Na manhã do grande dia, saímos de casa, eu, esposa e filha, com camisas da França —afinal, era preciso estar a caráter—, imaginando que estaríamos misturados a centenas de franceses em delírio, agitando bandeiras tricolores em uma arquibancada privilegiada.

Expectativa versus réalité.

Eu devia ter desconfiado, pois já havia um precedente. Também ganhei em um sorteio quatro ingressos para a cerimônia de abertura dos Jogos.

Ficamos de pé, encharcados de chuva, divisando de longe, pela fresta de uma grade, o desfile de barcos no rio Sena.

Desta vez, pelo menos, fazia sol. Chegamos cedo ao Trocadéro (mesmo palco da parte final da cerimônia de abertura). Perguntamos ao primeiro voluntário: S'il vous plaît, onde fica o Quadrado dos Torcedores?

Perguntamos ao segundo. Ao terceiro. Todos faziam expressão de estupor. Je ne sais pas. Deve ser ali. Nunca ouvi falar. Não faço a menor ideia. Como é o nome? Pergunte àquele ali. Já tentaram ali?

Supostamente capacitados para orientar o público, os voluntários simplesmente desconheciam o tal Quadrado. Subimos à arquibancada para tentar localizá-lo. Nem sinal.

Depois de rodar bastante, acabamos topando com uma faixa: "Carré des Supporters". Ficava bem em cima da ponte de l'Alma, que liga a Torre Eiffel ao Trocadéro.

O Quadrado dos Torcedores não era um quadrado, nem tinha muitos torcedores. Era uma faixa estreita de uns 100 metros de extensão, ao longo da qual se espalhavam uns 50 torcedores, das mais diferentes nacionalidades.

Não era festivo, não tinha espectadores ferventes nem clima enlouquecido. A única vantagem era ficar bem perto dos ciclistas, mas nada diferente de uma largada de etapa do Tour de France.

O voluntário Gauthier Laborde nos entregou bandeiras da França e leques de papelão, daqueles usados para bater e fazer barulho. Tentou nos animar. "Contamos com vocês! Veio pouca gente para a largada."

Fantasiado de batata frita, petisco nacional em seu país, o belga Olivier Dusart tirava selfies com quem lhe pedia. "Vim ver os belgas, eles têm chance de ouro", explicou.

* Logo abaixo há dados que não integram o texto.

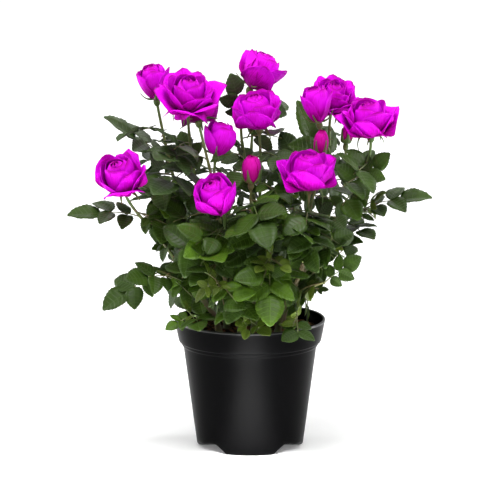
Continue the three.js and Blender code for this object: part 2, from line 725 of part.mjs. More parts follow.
// A rib keeps clear of the limbs and leaves of other shoots.
function ribFits(rib, shoot) {
  return RIB_SHARES.every((share) => {
    const point = rib.getPointAt(share);
    return (
      inOwnSpace(point, shoot) &&
      clearOfPot(point) &&
      clearOfBlooms(point) &&
      limbPoints.every((limb) => limb.owner === shoot || limb.point.distanceTo(point) > RIB_GAP) &&
      grownLeaflets.every(({ leaflet, owner }) => owner === shoot || !crowds(point, leaflet, LEAFLET_GAP))
    );
  });
}

function heightShare(z) {
  return THREE.MathUtils.clamp((z - CROWN_LOW) / (CROWN_HIGH - CROWN_LOW), 0, 1);
}

// A compound leaf from a point on a shoot to its tip: an arched rib, a leaflet at its end, and
// pairs along it. Its blade faces up and out, and more so low down.
function compoundLeaf(start, tip, roll) {
  const reach = tip.clone().sub(start);
  const length = reach.length();
  const forward = reach.clone().divideScalar(length);
  const outward = new THREE.Vector3(start.x * FACING_ASIDE, start.y - FACING_BACK, 0).normalize();
  const share = mix(OUTWARD_LOW, OUTWARD_HIGH, heightShare(tip.z));
  const facing = UP.clone().addScaledVector(outward, share);
  const flat = facing.addScaledVector(forward, -facing.dot(forward)).normalize();
  const normal = flat.applyAxisAngle(forward, radians(roll));
  const rib = new THREE.QuadraticBezierCurve3(
    start,
    start
      .clone()
      .addScaledVector(forward, (length * RIB_SHARE) / 2)
      .addScaledVector(normal, length * LEAF_ARCH),
    start.clone().addScaledVector(forward, length * RIB_SHARE),
  );
  const leaflets = [];
  const add = (share, size, splay, rootAt) => {
    const along = forward.clone().applyAxisAngle(normal, radians(splay));
    const across = normal.clone().cross(along).normalize();
    const root = onLimb(rib, share, RIB_RINGS).addScaledVector(along, rootAt);
    leaflets.push({ root, along, across, normal: normal.clone(), length: size * length });
  };
  add(1, TIP_LEAFLET_SHARE, 0, TIP_LEAFLET_ROOT);
  for (const pair of PAIRS) {
    add(pair.along, pair.length, pair.splay, PAIR_LEAFLET_ROOT);
    add(pair.along, pair.length, -pair.splay, PAIR_LEAFLET_ROOT);
  }
  return { rib, leaflets };
}

// A leaf without the leaflets that have no room, or with none if its rib has none.
function trimmedLeaf({ rib, leaflets }, shoot, aimed) {
  if (!ribFits(rib, shoot)) return { rib, leaflets: [] };
  return { rib, leaflets: leaflets.filter((leaflet) => leafletFits(leaflet, shoot, aimed)) };
}

// A kept leaf takes up room from then on.
const grownLeaflets = [];
function keepLeaf(leaf, shoot) {
  shoot.grown.push(leaf);
  addLimbPoints(leaf.rib, shoot, RIB_POINTS);
  for (const leaflet of leaf.leaflets) {
    const corners = testPoints(leaflet);
    grownLeaflets.push({ leaflet, owner: shoot, middle: middleOf(leaflet), corners });
  }
}

// At the largest size that fits, the heading with the most leaflets, and near the usual turn.
function bestLeaf(shoot, start, { length, turn, slope, roll }) {
  for (const size of LEAF_SIZES) {
    let best = null;
    for (let t = 0; t < LEAF_TRIES; t++) {
      const heading = radians(turn + (t * 360) / LEAF_TRIES);
      const reach = new THREE.Vector3(Math.cos(heading), Math.sin(heading), slope).setLength(size * length);
      const leaf = trimmedLeaf(compoundLeaf(start, start.clone().add(reach), roll), shoot, false);
      if (leaf.leaflets.length > (best ? best.leaflets.length : LEAST_LEAFLETS - 1)) best = leaf;
    }
    if (best) return best;
  }
  return null;
}

// Aimed leaves come first. Then each shoot in turn grows one leaf after another round its stalk. A
// leaf with too little room is turned on, then made smaller, and skipped if it never fits.
function growLeaf(shoot, i) {
  const [low, high] = shoot.between;
  const start = onLimb(shoot.curve, mix(low, high, (i + 0.5) / shoot.leaves), SHOOT_RINGS);
  const height = heightShare(start.z);
  const size = mix(LOW_LEAF_SIZE, HIGH_LEAF_SIZE, height);
  const length = LEAF_LENGTH * size * mix(1 - SIZE_SPREAD, 1 + SIZE_SPREAD, shoot.random());
  const turn = TURN_SPREAD * shoot.random() + i * LEAVES_TURN;
  const slope = mix(SLOPE_LOW, SLOPE_HIGH, height) + SLOPE_SPREAD * (shoot.random() - 0.5);
  const roll = ROLL_SPREAD * (shoot.random() - 0.5);
  const leaf = bestLeaf(shoot, start, { length, turn, slope, roll });
  if (leaf) keepLeaf(leaf, shoot);
}

for (const shoot of Object.values(shoots)) {
  for (const { at, tip, roll = 0 } of shoot.aimed) {
    const start = onLimb(shoot.curve, at, SHOOT_RINGS);
    const leaf = trimmedLeaf(compoundLeaf(start, vector(tip), roll), shoot, true);
    if (leaf.leaflets.length > 0) keepLeaf(leaf, shoot);
  }
}
for (let i = 0; i < MOST_LEAVES; i++) {
  for (const shoot of Object.values(shoots)) if (i < shoot.leaves) growLeaf(shoot, i);
}

// A leaflet is a thin lens, with faces from each stretch of its outline to its ridges.
function leafletSolid(leaflet) {
  const { edge, top, under } = leafletCorners(leaflet);
  const points = [];
  const triangle = (a, b, c) => points.push(...a.toArray(), ...b.toArray(), ...c.toArray());
  edge.forEach((corner, i) => {
    const next = edge[(i + 1) % edge.length];
    triangle(corner, top, next);
    triangle(corner, next, under);
  });
  const lens = new THREE.BufferGeometry();
  lens.setAttribute("position", new THREE.Float32BufferAttribute(points, 3));
  return solidFrom(lens, FINISHES.shoot.color);
}

// One ring about a bloom's axis. Its lobes stand out and drop where the outer petals turn down.
function bloomRing({ base, axis, spread, height, open }, ring, sides) {
  const upright = new THREE.Quaternion().setFromUnitVectors(UP, axis);
  const count = ring.radius === 0 ? 1 : sides;
  return Array.from({ length: count }, (_, i) => {
    const turn = (2 * Math.PI * i) / sides + spread;
    const lobe = ring.lobe * Math.cos((i * PETAL_LOBES * 2 * Math.PI) / sides);
    return new THREE.Vector3((ring.radius * (1 + lobe) * spread) / 2, 0, 0)
      .applyAxisAngle(UP, turn)
      .setZ((ring.height - lobe * open) * height)
      .applyQuaternion(upright)
      .add(base);
  });
}

// A bud is smooth, and a bloom lies between the closed and the open one.
function bloomSolid(bloom) {
  const rings =
    bloom.open < LEAST_OPEN
      ? BUD_RINGS
      : CLOSED_RINGS.map((closed, k) => ({
          radius: mix(closed.radius, OPEN_RINGS[k].radius, bloom.open),
          height: mix(closed.height, OPEN_RINGS[k].height, bloom.open),
          lobe: mix(closed.lobe, OPEN_RINGS[k].lobe, bloom.open),
        }));
  const sides = bloom.open < LEAST_OPEN ? HIP_SIDES : BLOOM_SIDES;
  return solidFrom(skin(rings.map((ring) => bloomRing(bloom, ring, sides))), PETAL_COLOUR);
}

// The green hip under a bloom, at the end of its stalk.
function hipSolid(bloom) {
  const rings = HIP_OUTLINE.map(([radius, height]) => {
    const ring = { radius: (radius * 2) / bloom.spread, height: height / bloom.height, lobe: 0 };
    return bloomRing(bloom, ring, HIP_SIDES);
  });
  return solidFrom(skin(rings), FINISHES.shoot.color);
}

function stalkSolid(curve, footRadius, tipRadius) {
  const radiusAt = (share) => mix(footRadius, tipRadius, share);
  return solidFrom(limb(curve, radiusAt, SHOOT_SIDES, SHOOT_RINGS), FINISHES.shoot.color);
}

function shootSolid(shoot) {
  const solids = [stalkSolid(shoot.curve, SHOOT_FOOT_RADIUS, SHOOT_TIP_RADIUS)];
  if (shoot.fork) solids.push(stalkSolid(shoot.stalks[1], SHOOT_TIP_RADIUS, FORK_TIP_RADIUS));
  for (const bloom of shoot.carries) solids.push(hipSolid(bloom), bloomSolid(bloom));
  for (const { rib, leaflets } of shoot.grown) {
    const ribRadius = (share) => mix(RIB_FOOT_RADIUS, RIB_TIP_RADIUS, share);
    solids.push(solidFrom(limb(rib, ribRadius, RIB_SIDES, RIB_RINGS), FINISHES.shoot.color));
    solids.push(...leaflets.map(leafletSolid));
  }
  return wasm.Manifold.union(solids);
}

function caneSolid({ curve, radiusAt }, extra = 0) {
  const radius = (share) => radiusAt(share) + extra;
  return solidFrom(limb(curve, radius, CANE_SIDES, CANE_RINGS), FINISHES.cane.color);
}

const rose = new THREE.Group();
rose.name = "patio_rose";

// One sub-part: its solid's vertices carry its colours.
function addPart(name, solid, { roughness, metalness }) {
  const material = new THREE.MeshStandardMaterial({ vertexColors: true, roughness, metalness });
  const mesh = new THREE.Mesh(geometryFrom(solid), material);
  mesh.name = name;
  rose.add(mesh);
}

addPart("pot", makePot(), FINISHES.pot);
addPart("compost", makeSoil(), FINISHES.compost);
for (const [name, cane] of Object.entries(canes)) addPart(name, caneSolid(cane), FINISHES.cane);
const roomForCanes = wasm.Manifold.union(Object.values(canes).map((cane) => caneSolid(cane, SEAT_GAP)));
for (const [name, shoot] of Object.entries(shoots)) {
  addPart(name, shootSolid(shoot).subtract(roomForCanes), FINISHES.shoot);
}

export default rose;
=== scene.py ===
# %% [markdown]
# # A patio rose in its nursery pot
#
# The plant and the pot come in as plain solids, which say where everything stands and how big
# it is. This lesson dresses them: bark, stalks, toothed leaflets with veins, roses built petal by
# petal, crumbly compost and a moulded plastic pot. Nothing is moved away from its solid, so the
# box round the finished rose is the box round the solids, to within a few millimetres.

# %% Load the solids
import json
import math

import bmesh
import bpy
import numpy as np
from mathutils import Matrix, Vector

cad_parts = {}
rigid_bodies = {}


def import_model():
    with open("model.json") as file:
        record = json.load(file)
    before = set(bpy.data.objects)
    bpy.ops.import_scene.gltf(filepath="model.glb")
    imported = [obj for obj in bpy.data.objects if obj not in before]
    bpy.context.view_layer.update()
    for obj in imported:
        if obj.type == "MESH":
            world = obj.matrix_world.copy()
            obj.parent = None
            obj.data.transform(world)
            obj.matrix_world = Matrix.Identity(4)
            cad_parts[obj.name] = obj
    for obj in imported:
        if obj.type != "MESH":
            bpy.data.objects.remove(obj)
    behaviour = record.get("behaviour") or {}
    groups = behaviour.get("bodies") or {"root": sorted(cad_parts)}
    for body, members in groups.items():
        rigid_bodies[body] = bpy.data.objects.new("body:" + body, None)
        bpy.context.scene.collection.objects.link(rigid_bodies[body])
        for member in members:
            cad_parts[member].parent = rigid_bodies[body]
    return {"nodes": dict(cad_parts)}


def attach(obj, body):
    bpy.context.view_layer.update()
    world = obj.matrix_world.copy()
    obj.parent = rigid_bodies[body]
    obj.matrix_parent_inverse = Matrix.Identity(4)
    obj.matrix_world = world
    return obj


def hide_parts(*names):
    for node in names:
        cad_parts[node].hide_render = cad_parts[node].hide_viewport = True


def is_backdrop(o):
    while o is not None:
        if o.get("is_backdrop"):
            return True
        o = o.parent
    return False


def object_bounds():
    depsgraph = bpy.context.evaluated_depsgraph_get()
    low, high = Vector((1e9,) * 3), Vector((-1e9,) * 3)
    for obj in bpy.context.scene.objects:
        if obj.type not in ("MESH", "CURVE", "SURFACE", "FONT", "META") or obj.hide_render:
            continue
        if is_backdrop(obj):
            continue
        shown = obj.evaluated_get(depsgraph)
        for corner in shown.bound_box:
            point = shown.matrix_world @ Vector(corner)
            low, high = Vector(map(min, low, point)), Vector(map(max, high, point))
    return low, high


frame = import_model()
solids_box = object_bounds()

MM = 0.001
print("nodes:", len(frame["nodes"]))
print("size in metres:", [round(v, 3) for v in solids_box[1] - solids_box[0]])

# %% [markdown]
# ## Camera
#
# The photograph looks down a little on the pot's rim, and the pot's sides hardly converge, so it
# was taken from far off with a long lens. A camera 4 m away, 10.8 degrees up, gives the same
# ellipse at the rim. The lens was then chosen so that the pot is as wide as in the picture.

# %% Camera at the photograph's angle
CAMERA_DISTANCE = 4.0
CAMERA_ELEVATION = math.radians(10.8)
CAMERA_LENS = 332
LOOK_AT = Vector((0, 0, 0.173))

camera_data = bpy.data.cameras.new("camera")
camera_data.lens = CAMERA_LENS
camera_data.sensor_width = 36
camera_data.clip_end = 60
camera = bpy.data.objects.new("camera", camera_data)
back = Vector((0, -math.cos(CAMERA_ELEVATION), math.sin(CAMERA_ELEVATION)))
camera.location = LOOK_AT + CAMERA_DISTANCE * back
camera.rotation_euler = (-back).to_track_quat("-Z", "Y").to_euler()
bpy.context.scene.collection.objects.link(camera)
bpy.context.scene.camera = camera
print("camera at", [round(v, 3) for v in camera.location])

# %% [markdown]
# ## Light and floor
#
# The rose stands on white paper in even light. A large lamp overhead and a little to the left
# gives the leaves their shine and shades the undersides of the blooms. Two tall, narrow lamps at
# the sides draw the bright lines down the edges of the pot. Its wall leans in towards the foot,
# so it mirrors the paper just in front of it: a spotlight there draws the broad soft band down
# its middle. The paper shines faintly of its own towards the distance, so that it stays white.

# %% Lamps and world
ROOM_BRIGHTNESS = 0.42
LAMPS_AIM, POOL_AIM = (0, 0, 0.2), (0, -0.17, 0)


def lamp(kind, name, place, power, aim, **settings):
    """A lamp that faces a point."""
    data = bpy.data.lights.new(name, kind)
    for label, value in {**settings, "energy": power}.items():
        setattr(data, label, value)
    stand = bpy.data.objects.new(name, data)
    stand.location = place
    stand.rotation_euler = (Vector(aim) - Vector(place)).to_track_quat("-Z", "Y").to_euler()
    bpy.context.scene.collection.objects.link(stand)


for name, place, size, power in (
    ("lamp_above", (-0.12, -0.6, 1.8), (1.0, 1.0), 34),
    ("lamp_left", (-1.5, 0.5, 0.5), (0.35, 1.5), 16),
    ("lamp_right", (1.5, 0.45, 0.5), (0.35, 1.5), 20),
    ("lamp_behind", (0.3, 1.5, 1.4), (1.2, 0.8), 8),
):
    lamp("AREA", name, place, power, LAMPS_AIM, shape="RECTANGLE", size=size[0], size_y=size[1])
pool = {"spot_size": math.radians(6.5), "spot_blend": 0.8, "shadow_soft_size": 0.03}
lamp("SPOT", "lamp_on_paper", (0, -1.25, 1.0), 2500, POOL_AIM, **pool)

world = bpy.data.worlds.new("white_room")
world.use_nodes = True
background = world.node_tree.nodes["Background"].inputs
background["Color"].default_value = (1, 1, 1, 1)
background["Strength"].default_value = ROOM_BRIGHTNESS
bpy.context.scene.world = world
bpy.context.scene.view_settings.view_transform = "Standard"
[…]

Debruçados na grade, assistimos aos ciclistas se posicionarem para a largada. Passou o representante do Brasil na prova, Vinícius Costa.

Minha filha acenou para ele. Ele acenou de volta, provavelmente sem entender a atenção daquela moça com a camisa da França.

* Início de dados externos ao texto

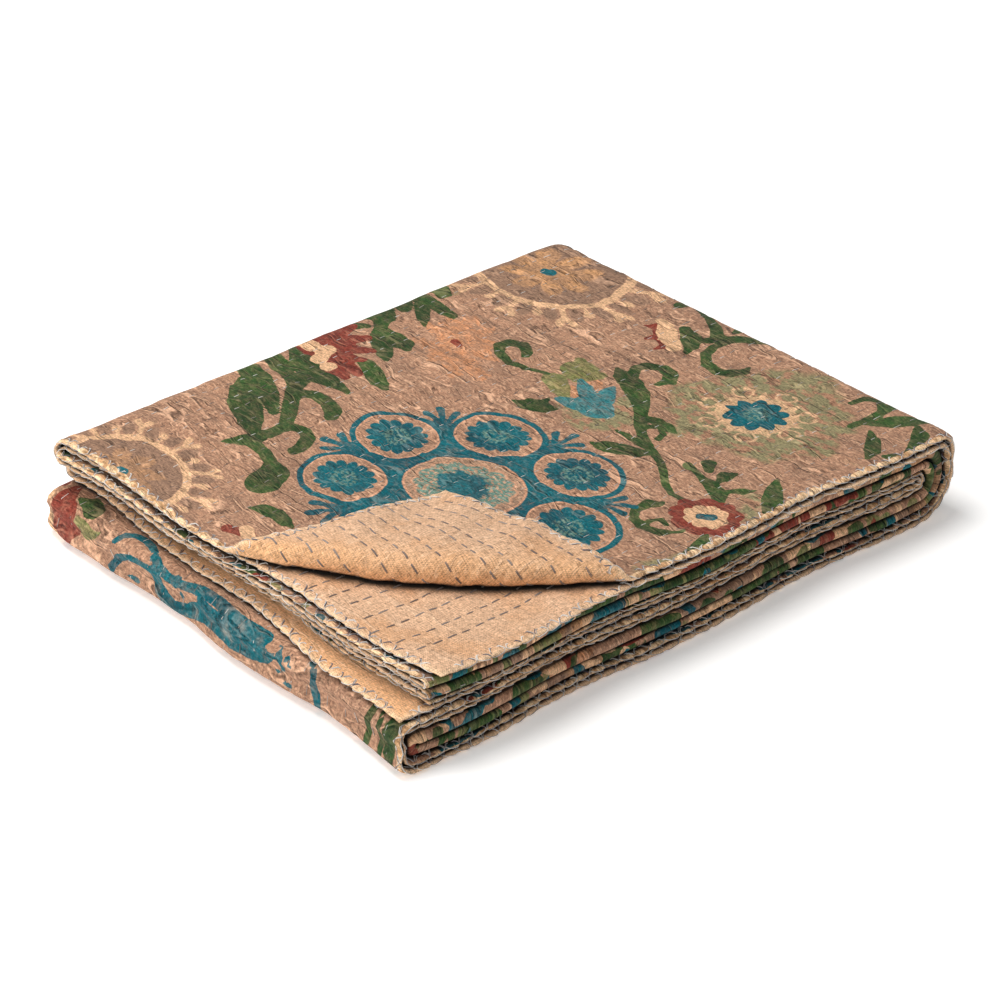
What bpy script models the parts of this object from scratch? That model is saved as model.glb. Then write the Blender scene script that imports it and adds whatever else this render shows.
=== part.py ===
"""Folded kantha quilt: a printed face cloth and a plain back cloth, sewn back to
back, folded in half four times, with one top corner turned over to show the back.

The quilt is laid out flat as a lattice in its own length u and width v. Two
paths, one across the width and one along the length, say where each point of
the lattice goes. Both are the path of a strip that is folded in half twice.
Metres, +Z up, the stack's underside on Z = 0.
"""

import math
from collections import namedtuple

import bmesh
import bpy
import numpy as np
from mathutils import Vector

# The quilt laid flat
QUILT_LENGTH = 1.555
QUILT_WIDTH = 1.250
CLOTH_THICKNESS = 0.0010
CLOTH_GAP = 0.0003
QUILT_THICKNESS = 2 * CLOTH_THICKNESS + CLOTH_GAP

# The stack: sixteen layers, in four passes of four
LAYER_PITCH = 0.00345
LAYERS_IN_PASS = 4
PASS_PITCH = LAYERS_IN_PASS * LAYER_PITCH
PASS_HALF_THICKNESS = 1.5 * LAYER_PITCH + QUILT_THICKNESS / 2
STACK_BASE = 7.5 * LAYER_PITCH + QUILT_THICKNESS / 2

# How far the edges at the left stand out past the top hem, at the back, middle and
# front of the stack, by layer; the left fold joins passes three and four
LeftReach = namedtuple("LeftReach", "back middle front")
FOLD_REACH = LeftReach(0.0170, 0.0245, 0.0320)
TOP_PASS_REACH = {
    "layer_1": LeftReach(0.0000, 0.0085, 0.0090),
    "layer_2": LeftReach(0.0000, 0.0040, 0.0050),
    "layers_3_4": LeftReach(0.0050, 0.0080, 0.0095),
}
SECOND_PASS_REACH = {
    "layer_1": LeftReach(0.0130, 0.0205, 0.0240),
    "layer_2": LeftReach(0.0090, 0.0140, 0.0165),
    "layers_3_4": LeftReach(0.0090, 0.0145, 0.0170),
}

# How far the edges at the front stand out, by pass
FrontReach = namedtuple("FrontReach", "layer_1 layer_2 layers_3_4")
FRONT_REACH = {
    "pass_1": FrontReach(0.0070, 0.0030, 0.0060),
    "pass_2": FrontReach(0.0020, 0.0030, 0.0060),
    "pass_3": FrontReach(0.0045, 0.0030, 0.0070),
    "pass_4": FrontReach(0.0080, 0.0065, 0.0060),
}
EDGE_WAVE = 0.0018
EDGE_WAVELENGTH = 0.142
LEFT_WAVE_TURN = 0.8
FRONT_WAVE_TURN = 1.3

# Where the reaches start and stop fading, as shares of the folded length and width
# from the middle of the stack
FADE_TO_RIGHT = (-0.13, 0.39)
FADE_TO_BACK = (0.00, 0.40)

# The corner that is turned over: its legs, and the soft roll of its crease
CORNER_ALONG_LENGTH = 0.138
CORNER_ALONG_WIDTH = 0.167
ROLL_RADIUS_MIDDLE = 0.0072
ROLL_RADIUS_END = 0.0030
CREASE_BOW = 0.012
BOW_REACH = 0.070
CORNER_REST_HEIGHT = 0.0046
CORNER_FALL_LENGTH = 0.085
CORNER_SKEW = 0.021
ROLL_CUTS = 12
CUTS_ALONG_CREASE = 8
CUT_MERGE = 0.0002

# The fold at the left is creased inwards at its middle, the wrap at the right is
# squarer at its top, and the stack is lower at its front right corner
DENT_DEPTH = 0.0055
DENT_HALF_HEIGHT = 0.0055
DENT_FADE = 0.030
WRAP_SQUARENESS = 0.5
CORNER_SLUMP = 0.10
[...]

Outro competidor, o francês Christophe Laporte, parou ao nosso lado: vinha falar com a companheira, Marion.

Depois que se despediram, ela ficou debatendo com a família onde seria o almoço. Só voltariam para a chegada.

Ao contrário do que costuma ocorrer com ingressos esportivos, em que "toda saída é definitiva", esse permitia entrar e sair quantas vezes desejado. Afinal, os ciclistas só voltariam ao Trocadéro dali a seis horas, para a chegada.

Chegou a hora da largada. Quem já assistiu in loco a uma etapa do Tour de France sabe como funciona. Depois de horas à beira da pista, esperando, o torcedor vê o pelotão passar em poucos segundos, como um borrão. Parece sem sentido, e é.

E assim terminou minha experiência no Quadrado do Torcedor. Nem eu nem minha mulher podíamos esperar a chegada. Minha filha saiu e voltou. Contou que a arquibancada estava bem mais animada. Sorte dela.

Olivier, o da fantasia de batata frita, tinha razão. O ouro ficou com o ídolo belga Remco Evenepoel. Na cerimônia do pódio, depois do hino da Bélgica, os franceses entoaram a Marselhesa à capela.

Tomara que Marion tenha voltado: Laporte, seu companheiro, acabou conquistando a medalha de bronze.